Forum theatre – also known as Boal’s Theatre, Theatre of the Oppressed, or Theatre for Development – uses theatre to achieve social aims, and is often undertaken by socially excluded or disempowered groups. It is an interactive form of theatre that engages the audience in exploring different options for dealing with a problem or issue.
Augusto Boal developed forum theatre in the 1970s with the aim of helping audience members identify their “internal oppressions” in order to begin to overcome them. Forum theatre can be used with any type of audience, but is particularly used by or with groups experiencing exclusion. It can also be useful as a training or educational tool helping young people to embody change in a safe space.

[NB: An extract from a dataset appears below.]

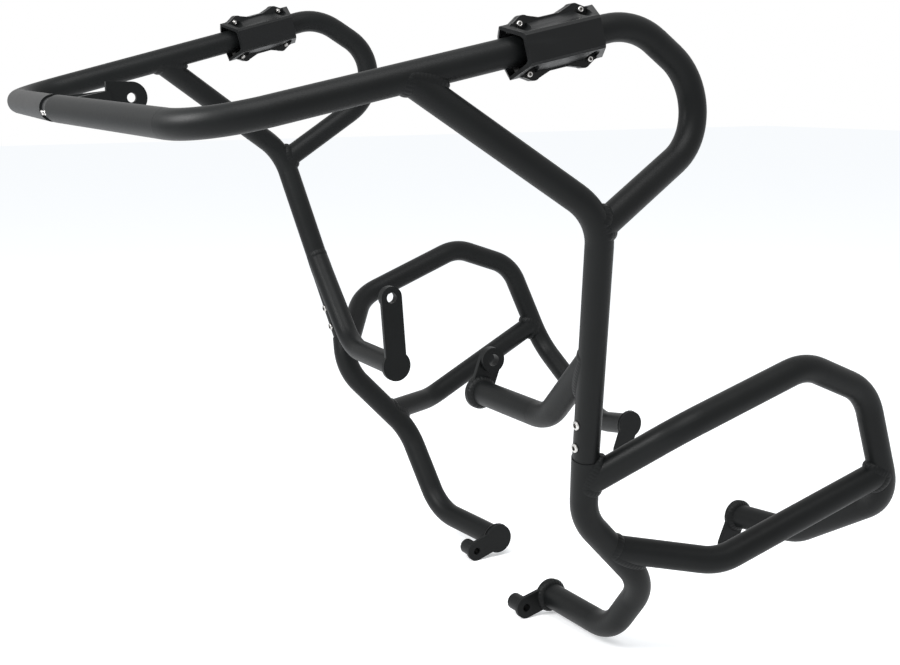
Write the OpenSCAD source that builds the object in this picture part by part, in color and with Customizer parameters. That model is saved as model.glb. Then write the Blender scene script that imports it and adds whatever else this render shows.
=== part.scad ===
// Motorcycle crash bars: two frames of bent and welded tube that meet at a joiner in front of the engine
// Points are written for the left frame as [rearward, to the right, upward] from the middle of the joiner.

/* [Tubes] */
// Outer diameter of the rails, diagonals and arms
upper_d = 25.4; // [24:0.1:28]
// Outer diameter of the lower tubes, loops and braces
lower_d = 26.9; // [25:0.1:29]
// Wall of every tube
tube_wall = 2; // [1.5:0.1:2.5]
// Centre line radius of the rail's bends
rail_bend = 65; // [50:1:67]
// Centre line radius of the bends in the other tubes
tube_bend = 56; // [45:1:58]
// Gap at each coped tube end, round each plug and in each screw hole
fit_gap = 0.05; // [0.02:0.01:0.2]
// Turn of the right frame about the joiner, 0 when the bars are bolted to the motorcycle
loose_turn = 4; // [0:0.5:6]

/* [Rail] */
// Left front corner, where the front bar turns into the rail
left_front_corner = [30, -289, -11]; // [-600:1:900]
// Right front corner, written for the left frame
right_front_corner = [31, -289, 2]; // [-600:1:900]
// Bend where the rail turns down
hoop_top = [416, -316, 73]; // [-600:1:900]
// Rearmost bend of the hoop
hoop_back = [527, -315, -5]; // [-600:1:900]

/* [Joiner] */
// Length of the joiner that shows between the two rails
joiner_gap = 17; // [12:1:22]
// Length of the joiner inside each rail
joiner_grip = 30; // [20:1:45]
// Distance between the joiner's two screws
joiner_screw_pitch = 9; // [7:0.5:10]
// Diameter of the joiner's screws
joiner_screw_d = 3; // [2.5:0.5:4]
// Angle of the joiner's screws below straight ahead
joiner_screw_dip = 20; // [0:1:60]

/* [Front bracket] */
// Middle of the front bracket's hole
front_hole = [71, 0, 9]; // [-600:1:900]
// Diameter of the front bracket's hole
front_hole_d = 9; // [6.6:0.2:11]
// Radius of the front bracket's round end
front_end_r = 15; // [12:0.5:18]
// Thickness of the front bracket's plates
front_plate = 4; // [3:0.5:6]
// Distance from the hole to the end of the bracket's side straps
strap_setback = 20; // [18:1:26]
// Sideways reach of the side straps along the front bar
strap_reach = 26; // [22:1:34]
// Height of the side straps
strap_h = 18; // [14:1:22]
// Height by which the straps' ends lie below the hole
strap_drop = 2; // [0:0.5:5]
// Length by which the tongue overlaps the straps
strap_lap = 4; // [2:0.5:8]

/* [Diagonal and down tube] */
// Distance of the diagonal's weld from the front corner along the rail
diagonal_start = 175; // [150:1:190]
// Bend where the diagonal turns into the down tube
down_bend = [364, -342, -90]; // [-600:1:900]
// Distance of the hoop's weld below that bend
hoop_weld_drop = 11; // [6:1:16]

/* [Sleeve] */
// Seam where the down tube meets the lower tube
seam = [397, -277, -321]; // [-600:1:900]
// Length of the plug inside the down tube
plug_up = 50; // [46:1:60]
// Length of the plug inside the lower tube
plug_down = 15; // [8:1:16]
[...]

We work with a group of students in a situation of oppression they might have lived and we develop scene where a central character encounters a form of oppression or an obstacle. This scene is worked in a private setting and shown to an audience.
Audience members can stop the scene, either spontaneously or at pre-determined points. Audience members then suggest alternative options or actions by replacing the protagonist in an attempt to change the outcome.
Forum theatre can be used to prepare for a specific occasion, or examine alternatives in a past, present or future situation. The actors explore the results of these choices with the audience, creating a kind of theatrical debate, in which experiences and ideas are rehearsed and shared, generating both solidarity and a sense of empowerment.